The artist's wit has now given the Tyne and Wear Museums' project a chance to win the £100,000 Gulbenkian prize for Museum of the Year.

The Pontis project was one of 13 museum ventures named yesterday on the shortlist for the Gulbenkian, founded last year and the largest single arts award in Britain. More than 50 museums put forward nominations.

In a revival of last year's battle between the Davids and Goliaths of the museum world, this year the National Gallery's £500,000 Titian exhibition will compete with the Prescot Museum's exploration of Merseyside history by children and former factory workers, which cost just £4,000.

The judges will name four finalists in the course of the next two months and announce the winner in London on 11 May.

Loyd Grossman, the judging panel chairman, said the range of projects was "exemplary". He added: "I was more than impressed by the quality and variety and creativity that all the entrants showed."

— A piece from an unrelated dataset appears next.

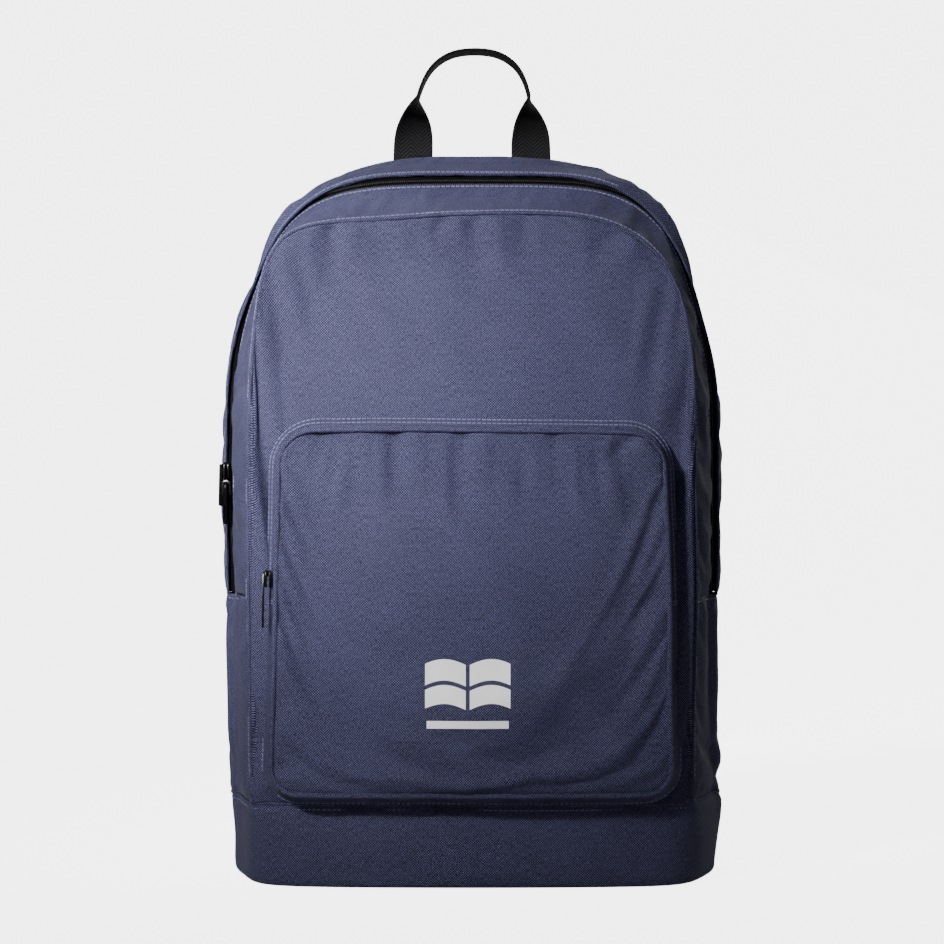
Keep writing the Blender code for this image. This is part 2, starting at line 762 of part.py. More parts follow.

Leeds has two potential winners on its hands in the Royal Armouries, for an exhibition about weapons and armour made for children from the 15th to the 19th centuries, and the Henry Moore Institute for an exhibition on 20th-century British sculpture.

Scotland has two contenders and Wales one. The Scottish National Gallery of Modern Art in Edinburgh was shortlisted for Landform by Charles Jencks, a part-sculpture, part-garden project in the area around the gallery. The Gallery of Modern Art in Glasgow worked with Amnesty International and the Scottish Refugee Council on Sanctuary, using contemporary art to explore the plight of asylum-seekers.

The Pembrokeshire Museum Service produced a travelling exhibition on another marginalised group, the local Romany Gypsy. It took a traditional horse-drawn wooden wagon, or vardi, on the road with an exhibition of Romany culture.

The other shortlisted projects were: Thinktank, in Birmingham, for its Futures Gallery, a cutting-edge science museum including robots; Sutton House, the oldest domestic residence in the East End of London, for its celebration of Black History Month; the Museum of Antiquities, University of Newcastle, for Reticulum, which gave children the chance to handle artefacts and consult with museum staff by e-mail; the Clifton Park Museum, Rotherham, for a project with the Basic Skills Agency using heritage activities to improve literacy and numeracy; and Norton Priory Museum, Cheshire, for working with people with learning disabilities on a medieval herb garden.